* * Anonymous Doc

Sunday, December 12, 2010

We need a national initiative to educate people as far as what it means to choose between full code and DNR status (do not resuscitate).

The truth is, it's a messed up question. No one wants to tell a doctor to let their loved one die. And very few doctors are even asking the question until we're at a point when we think the patient should be DNR no matter what the family says.

But somehow-- and I assume it's through the popular culture and what we see on TV and in the movies-- it has percolated through the patient population that there are gradients of care, and that it's meaningful to say things like:

"No heroic measures"


"She wouldn't want to live like a vegetable"


"Do CPR, but no paddles, no breathing tubes"


"Paddles are fine, but that's it"

These are not answers. And unless someone has watched a code happen, I don't know how we can expect them to know these are not answers. It's not a continuum. It's yes or no. Maybe we wish it wasn't, but in practice it is.

We're not intubating someone because we want to. We're intubating because we have to clear the airway. We don't know if CPR is going to work. We don't know how much function will be lost. Once we start, we're going for it. There's no point where you can reasonably stop and say, hey, the scale has tipped, at this moment we've found the spot on the gradient that matches the family's wishes, and we should stop.

It doesn't work like that.

I think there's a fear that no code means no care, and being DNR means you're signing an order to die. I think patients don't realize that when your heart stops, that's really bad news. People in good health, who are doing well, don't normally have their heart stop. They just don't. DNR status doesn't come into play when someone comes into the hospital with the flu, or a broken leg. DNR status comes into play when someone is dying, regardless of what we do.

So on the one hand, I feel like patients underestimate what it means to have a code event. But on the other hand, I feel like they overestimate what we're likely to accomplish in the event of a code. Much of the time, the patient is going to die anyway. And in most cases when they don't, they will not come back to the same level of function they had before. Nursing home care, loss of brain function, all that fun stuff that people don't actually want to happen, but are quite likely to.

And, yeah, it's probably better to regret coding someone instead of regretting not coding-- but the point shouldn't be to minimize possible regret. The point should be to figure out the patient's wishes and what they want to happen.

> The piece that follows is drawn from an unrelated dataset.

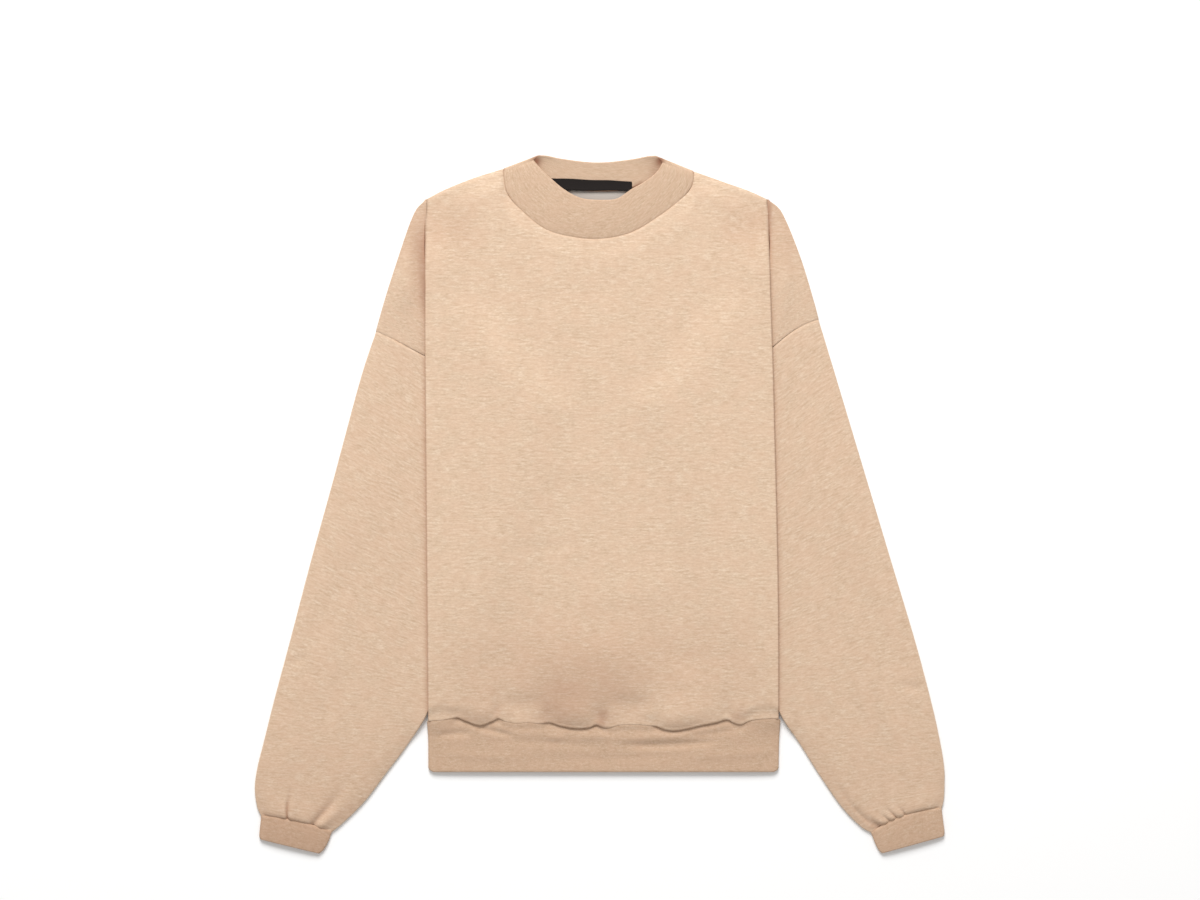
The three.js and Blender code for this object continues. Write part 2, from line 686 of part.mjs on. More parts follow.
function cuff(side) {
  const sign = side === 'left' ? -1 : 1;
  const upperShares = equalShares(CUFF_STEPS.upper);
  const lowerShares = equalShares(CUFF_STEPS.lower);
  const sections = CUFF_SECTIONS[side].map((section) => {
    const upper = acrossTube(section, sign, upperShares, RIB_EDGE, (spot, share, fromEdge) => {
      return RIB_SECOND + section.puff * (1 - Math.exp(-fromEdge / CUFF_RISE_REACH));
    });
    const lower = acrossTube(section, sign, lowerShares, RIB_EDGE, () => RIB_FLOOR);
    const outward = { start: upper.out, end: upper.out.clone().negate() };
    return flatSection(upper.points, lower.points, outward);
  });
  return tubeGeometry(orient(sections, sign), RIB);
}

function hemBand() {
  const left = FOLD_EDGES.at(-1).left;
  const right = FOLD_EDGES.at(-1).right;
  const sections = BAND_ROWS.map((share) => {
    const inset = share === 1 ? HEM_CORNER / 2 : 0;
    const across = (steps, lineY, heightAt) => {
      const points = [];
      for (let i = 0; i <= steps; i += 1) {
        const x = mix(-left + RIB_EDGE + inset, right - RIB_EDGE - inset, i / steps);
        const fromEdge = Math.min(x + left, right - x);
        points.push(new THREE.Vector3(x, mix(lineY(x), HEM_BOTTOM, share), heightAt(x, fromEdge)));
      }
      return points;
    };
    const upper = across(
      BAND_STEPS.upper,
      (x) => lookUp(HEM_SEAM, 'x', x, 'y') - HEM_SEAM_GAP,
      (x, fromEdge) => RIB_SECOND + HEM_RISE * (1 - Math.exp(-fromEdge / PUFF_REACH)) * (1 - share / 2),
    );
    const lower = across(BAND_STEPS.lower, () => HEM_BACK - HEM_SEAM_GAP, () => RIB_FLOOR);
    const outward = { start: new THREE.Vector3(-1, 0, 0), end: new THREE.Vector3(1, 0, 0) };
    return flatSection(upper, lower, outward);
  });
  return tubeGeometry(sections, RIB);
}

// Points along a neck line between its two folded corners, moved towards the inside of the neck
function alongNeck(table, steps, trim, inward) {
  const line = lineThrough(table);
  const length = line.getLength();
  const points = [];
  for (let i = 0; i <= steps; i += 1) {
    const share = mix(trim / length, 1 - trim / length, i / steps);
    const tangent = line.getTangentAt(share);
    const spot = line.getPointAt(share);
    points.push(spot.add(new THREE.Vector3(-tangent.y, tangent.x, 0).multiplyScalar(inward)));
  }
  return points;
}

function collar() {
  const frontSteps = NECK_STEPS.front;
  const backSteps = NECK_STEPS.back;
  const seamTrim = RIB_EDGE + NECK_SEAM_TRIM;
  const seamFront = alongNeck(FRONT_NECK, frontSteps, seamTrim, NECK_SEAM_IN);
  const rimFront = alongNeck(FRONT_RIM, frontSteps, RIB_EDGE, 0);
  const seamBack = alongNeck(BACK_NECK, backSteps, seamTrim, NECK_SEAM_IN);
  const rimBack = alongNeck(BACK_RIM, backSteps, RIB_EDGE, 0);
  const sections = COLLAR_ROWS.map((share) => {
    const upper = seamFront.map((spot, i) => {
      const point = spot.clone().lerp(rimFront[i], share);
      const arch = Math.sin((Math.PI * i) / frontSteps);
      point.z = RIB_SECOND + mix(NECK_SEAM_LIFT, NECK_RIM_LIFT, share) * arch;
      return point;
    });
    const lower = seamBack.map((spot, i) => {
      const point = spot.clone().lerp(rimBack[i], share);
      point.z = RIB_FLOOR;
      return point;
    });
    return flatSection(upper, lower, CORNER_DIRECTIONS);
  });
  return tubeGeometry(sections.reverse(), RIB);
}

function neckTape() {
  const points = [];
  const cells = [];
  const height = FLEECE + LAYER_GAP + TAPE / 2;
  for (let i = 0; i <= TAPE_STEPS; i += 1) {
    const share = i / TAPE_STEPS;
    const x = mix(TAPE_LEFT, TAPE_RIGHT, share);
    const bottom = TAPE_BOTTOM + TAPE_BOTTOM_RISE * (1 - Math.sin((share * Math.PI) / 2));
    points.push(new THREE.Vector3(x, bottom + TAPE_HEIGHT, height));
    points.push(new THREE.Vector3(x, bottom, height));
  }
  for (let i = 0; i < TAPE_STEPS; i += 1) {
    cells.push([2 * i, 2 * i + 1, 2 * i + 3, 2 * i + 2]);
  }
  return wallGeometry(points, cells, TAPE);
}

const fleece = { color: 0xd9b893, roughness: 0.95, metalness: 0 };
const rib = { color: 0xcda983, roughness: 0.95, metalness: 0 };
const twill = { color: 0x1f1a20, roughness: 0.85, metalness: 0 };

const pieces = [
  { name: 'back_panel', geometry: backPanel(), finish: fleece },
  { name: 'front_panel', geometry: frontPanel(), finish: fleece },
  { name: 'sleeve_left', geometry: sleeve('left'), finish: fleece },
  { name: 'sleeve_right', geometry: sleeve('right'), finish: fleece },
  { name: 'cuff_left', geometry: cuff('left'), finish: rib },
  { name: 'cuff_right', geometry: cuff('right'), finish: rib },
  { name: 'hem_band', geometry: hemBand(), finish: rib },
  { name: 'collar', geometry: collar(), finish: rib },
  { name: 'neck_tape', geometry: neckTape(), finish: twill },
];

const sweatshirt = new THREE.Group();
for (const { name, geometry, finish } of pieces) {
  const mesh = new THREE.Mesh(geometry, new THREE.MeshStandardMaterial(finish));
  mesh.name = name;
  sweatshirt.add(mesh);
}

// The origin is the middle of the footprint, on the table
const box = new THREE.Box3().setFromObject(sweatshirt);
const centre = box.getCenter(new THREE.Vector3());
sweatshirt.position.set(-centre.x, -centre.y, -box.min.z);

export default sweatshirt;
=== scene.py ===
"""A crewneck sweatshirt of heather fleece, laid flat with its side folds tucked in.

Every size is a real one in millimetres, in the drawing that the pieces are cut from: the middle line of
the body is x = 0, and the neck lies towards +Y. The meshes are made in metres, on the frame's own place.
"""

from __future__ import annotations

import logging
import math
from dataclasses import dataclass, field
from enum import Enum

import bpy
import numpy as np
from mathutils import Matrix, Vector
from mathutils.kdtree import KDTree


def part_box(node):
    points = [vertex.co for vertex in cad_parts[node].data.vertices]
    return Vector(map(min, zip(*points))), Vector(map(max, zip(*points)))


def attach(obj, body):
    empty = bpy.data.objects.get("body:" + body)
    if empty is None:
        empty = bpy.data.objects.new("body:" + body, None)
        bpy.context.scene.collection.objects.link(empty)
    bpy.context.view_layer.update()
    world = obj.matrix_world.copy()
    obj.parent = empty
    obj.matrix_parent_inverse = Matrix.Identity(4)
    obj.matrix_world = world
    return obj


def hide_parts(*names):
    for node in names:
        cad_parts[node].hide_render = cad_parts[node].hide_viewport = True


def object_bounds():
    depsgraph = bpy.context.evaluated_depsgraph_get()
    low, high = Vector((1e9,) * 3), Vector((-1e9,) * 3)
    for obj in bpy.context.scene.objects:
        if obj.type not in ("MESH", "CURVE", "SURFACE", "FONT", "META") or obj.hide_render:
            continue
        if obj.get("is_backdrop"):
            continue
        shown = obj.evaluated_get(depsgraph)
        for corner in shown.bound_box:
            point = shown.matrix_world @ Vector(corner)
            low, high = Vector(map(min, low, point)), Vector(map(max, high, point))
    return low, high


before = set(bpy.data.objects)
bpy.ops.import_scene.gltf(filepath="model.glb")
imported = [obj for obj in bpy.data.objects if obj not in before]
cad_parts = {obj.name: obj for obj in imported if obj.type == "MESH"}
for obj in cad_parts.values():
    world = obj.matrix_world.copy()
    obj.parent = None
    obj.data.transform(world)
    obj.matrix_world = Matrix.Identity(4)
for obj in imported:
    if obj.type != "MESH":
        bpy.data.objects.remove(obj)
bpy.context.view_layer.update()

log = logging.getLogger("sweatshirt")
Array = np.ndarray
Socket = bpy.types.NodeSocket

MM = 0.001

# Cloth thicknesses, the free space between layers and the mid-heights of the two lowest layers
FLEECE = 1.5
RIB = 1.8
TAPE = 1.0
LAYER_GAP = 0.35
FLEECE_FLOOR = FLEECE / 2
FLEECE_SECOND = FLEECE_FLOOR + FLEECE + LAYER_GAP
RIB_FLOOR = RIB / 2
RIB_SECOND = RIB_FLOOR + RIB + LAYER_GAP
FLEECE_EDGE = (FLEECE_SECOND - FLEECE_FLOOR) / 2 + FLEECE / 2
RIB_EDGE = (RIB_SECOND - RIB_FLOOR) / 2 + RIB / 2
RIB_ROUND = 0.8

# Distance over which a gather grows to double its width
GATHER_SPREAD = 60.0

# Seed of each piece's heather, so that no piece repeats another
SEEDS = {
    "front_panel_cloth": 0.0,
    "back_panel_cloth": 3000.0,
    "sleeve_left_cloth": 1000.0,
    "sleeve_right_cloth": 2000.0,
    "cuff_left_rib": 4000.0,
    "cuff_right_rib": 5000.0,
    "hem_band_rib": 6000.0,
    "collar_rib": 7000.0,
    "neck_tape_twill": 8000.0,
}


class Side(Enum):
    """The two sides of the garment, as they lie in the picture."""

    LEFT = -1
    RIGHT = 1

    @property
    def label(self) -> str:
        """The side's name in piece names."""
        return self.name.lower()


class Knit(Enum):
    """The three cloths and the slot that each one takes in the record."""

    FLEECE = "body_fleece"
    RIB = "rib_knit"
    TWILL = "tape_twill"


def mix(low: Array | float, high: Array | float, share: Array | float) -> Array | float:
    """Value at a share of the way from low to high."""
    return low + (high - low) * share


def smooth(start: float, end: float, value: Array | float) -> Array:
    """Soft step from 0 at start to 1 at end.

    Args:
        start: Value at which the step begins. It may be the larger of the two.
        end: Value at which the step is complete.
        value: Where to read the step.

    Returns:
        The share of the step, from 0 to 1.
    """
    share = np.clip((np.asarray(value, float) - start) / (end - start), 0.0, 1.0)
    return share * share * (3 - 2 * share)


def shares(steps: int) -> Array:
    """Even shares from 0 to 1 in a number of steps."""
    return np.linspace(0, 1, steps + 1)


class Table:
    """Rows of named columns, read smoothly between the rows."""

    def __init__(self, names: str, *rows: tuple[float, ...]) -> None:
        """Keeps the rows by column.

        Args:
            names: Column names, parted by spaces.
            rows: One tuple for each row.
        """
        self.columns = dict(zip(names.split(), np.array(rows, float).T))
        self.count = len(rows)

    def read(self, key: str, value: Array | float, column: str) -> Array:
        """Smooth value of one column, by another column.

        Args:
            key: Column that the value is looked up in.
            value: Where to read, held to the column's ends.
            column: Column to read.

        Returns:
            The column's value there.
        """
        order = np.argsort(self.columns[key])
        return _hermite(self.columns[key][order], self.columns[column][order], value)

    def along(self, share: Array | float, column: str) -> Array:
        """Smooth value of a column at a share of the way through the rows."""
        steps = np.arange(self.count, dtype=float)
        return _hermite(steps, self.columns[column], np.asarray(share) * (self.count - 1))

    def head(self, count: int) -> Table:
        """The first rows of the table, as a table.

        Args:
            count: How many rows to keep.

        Returns:
            The shorter table.
        """
        part = Table.__new__(Table)
        part.columns = {name: column[:count] for name, column in self.columns.items()}
        part.count = count
        return part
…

This is not a rant against full code. I absolutely want to be full code. Hopefully for a long, long, long time. I'm healthy, my odds are probably as good as they can be in these kinds of situations. But if I'm frail and demented, have virtually no quality of life anyway, no hope to recover to any sort of quality state, then I don't want to be coded.

And the silly part is that we go through pains to ask patients or their families what they want, we try to talk them through the options, we try to make them understand what they're choosing between... and then we do what we think we should do anyway.

I don't mean to be flippant about that. I haven't seen anyone truly subvert a family's wishes-- if you insist full code, if you are clear and definitive about it, you're getting the full code, I have no reason to think anyone is going to fight that. But if you think you're somewhere on the continuum, and you've given us some wishy-washy answer about no vegetable, yes paddles, no breathing tube, like it's a menu of lifesaving options you're choosing from, and your father is 103 and doesn't know who he is, then the attending is probably going to do a slow code, and basically just go through the motions.

But the real solution should be education. And I don't know how to make that happen. There are so many things so many patients need to be educated about-- nutrition, preventive screenings, when to go to a hospital and when not to, etc-- but this is a reasonably important one.


  1. I could be wrong, but wasn't the idea of educating people about end-of-life issues (like DNRs) originally part of the health-care reform package? That is, until our friend Ms. Palin made here ridiculous comments about "death panels" and got everyone in a tizzy? So now, instead of people facing the facts, everyone continues to try and navigate this mess with their heads firmly planted in the sand and their tail feathers exposed for all too see.

  2. Thanks for this piece. I am responsible for a very old relative who has signed DNR papers and this helps me better understand all that. I am still not completely sure, however, what to do in the event of a serious accident at home or a prolonged period of discomfort. If you can shed some light on these areas, it would be a great help to me and I am sure many others. I try to imagine what I would want done if I were her, but this does not always provide compete answers to all possible scenarios.

  3. If your relative is having what appears to be a medical issue you should still take her to the Emergency Room or The Doctor. Being a DNR does not mean she won't be cared for by all means possible. Let's say she had a perforated ulcer that was causing her stomach pain, then the Doctors would probably still do an operation on her to fix it (after factoring in her other comorbidities and assessing whether she is a good surgical candidate). The only difference is that if her heart were to stop (so she's dead), nobody would do CPR/Shock her with paddles/Give lots of drugs to try and restart it and bring her back. In all honesty if her condition(s) proceed to the point her heart stops - it's probably going to be better that way. Many times in this situation if someone codes, and then they're successfully resuscitated the end up in the ICU with all sorts of tubes coming out of them before their heart ultimately stops again.